Huang's death sentence is the second case of a Chinese national receiving the capital punishment for espionage since 2008. Before him, the government had executed a science researcher and his relative who sold military secrets to Taiwan.
National security experts said Huang sold a trove of secret information, including 90 top-secret documents, to foreign spy agencies. Huang's case is said to be one of the largest known leaks in China in recent years.
Chinese President Xi Jinping has rallied the public to help the government catch domestic and foreign spies, reminding the people that they will be amply rewarded when they coordinate with the police.
On Tuesday marked the National Security Education Day and to celebrate the occasion, Beijing has established an anti-spying hotline.
President Xi has been on top of the security situation in Beijing after signing the counter-espionage law in 2014 which aims to arrest foreign spies and the Chinese nationals who assist them.

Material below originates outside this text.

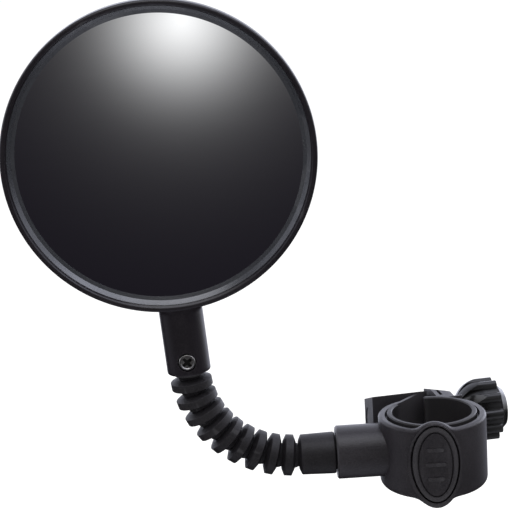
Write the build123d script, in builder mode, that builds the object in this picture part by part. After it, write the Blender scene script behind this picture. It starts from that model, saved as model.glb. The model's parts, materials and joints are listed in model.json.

Analysts said although no reason has been given by the authorities about why Huang received the death penalty only recently, the publicity of his case was a glaring proof of Xi's tenacity to highlight the threats posed by spy agencies and the government's determination to protect the country's national security at all costs.

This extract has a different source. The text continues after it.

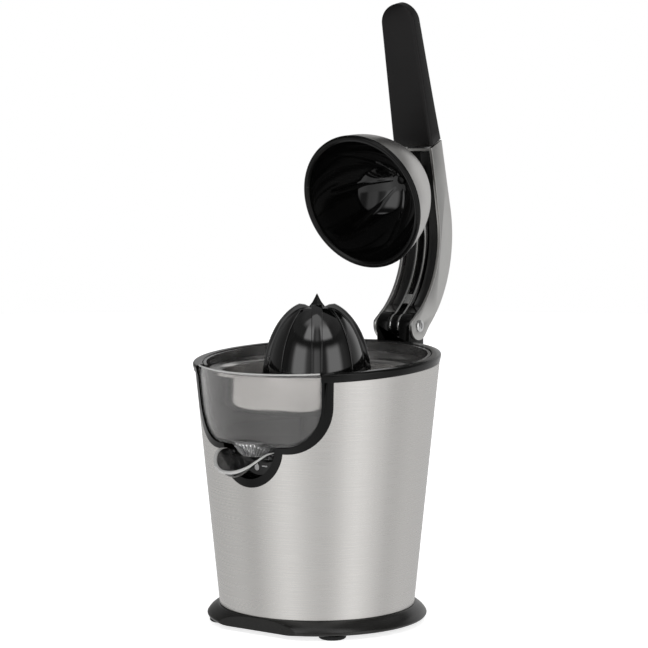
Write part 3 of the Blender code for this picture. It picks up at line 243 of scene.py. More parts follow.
def turned_grain(tree, centre_y, across, along):
    """Noise drawn out round the vertical axis, like lathe or belt marks on a turned sheet."""
    coords = tree.nodes.new("ShaderNodeTexCoord")
    split = tree.nodes.new("ShaderNodeSeparateXYZ")
    offset = tree.nodes.new("ShaderNodeMath")
    offset.operation = "SUBTRACT"
    offset.inputs[1].default_value = centre_y
    turn = tree.nodes.new("ShaderNodeMath")
    turn.operation = "ARCTAN2"
    join = tree.nodes.new("ShaderNodeCombineXYZ")
    scale = tree.nodes.new("ShaderNodeMapping")
    scale.inputs["Scale"].default_value = (across, 1.0, along)
    texture = tree.nodes.new("ShaderNodeTexNoise")
    texture.inputs["Scale"].default_value = 1.0
    texture.inputs["Detail"].default_value = 4.0
    tree.links.new(coords.outputs["Object"], split.inputs["Vector"])
    tree.links.new(split.outputs["Y"], offset.inputs[0])
    tree.links.new(offset.outputs["Value"], turn.inputs[0])
    tree.links.new(split.outputs["X"], turn.inputs[1])
    tree.links.new(turn.outputs["Value"], join.inputs["X"])
    tree.links.new(split.outputs["Z"], join.inputs["Z"])
    tree.links.new(join.outputs["Vector"], scale.inputs["Vector"])
    tree.links.new(scale.outputs["Vector"], texture.inputs["Vector"])
    return texture.outputs["Fac"]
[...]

"The authorities are, in this way, advertising the fact that there is severe punishment available for crimes against national security," said Eva Pils, a legal scholar at King's College London.
Beijing has been tackling cases of espionage which have caught media attention in the recent years.
Chinese authorities are currently prosecuting a Canadian man and his wife, who ran a cafe near the border with North Korea, for spying and stealing state secrets.
Last year, Beijing detained four Japanese nationals on suspicion of espionage.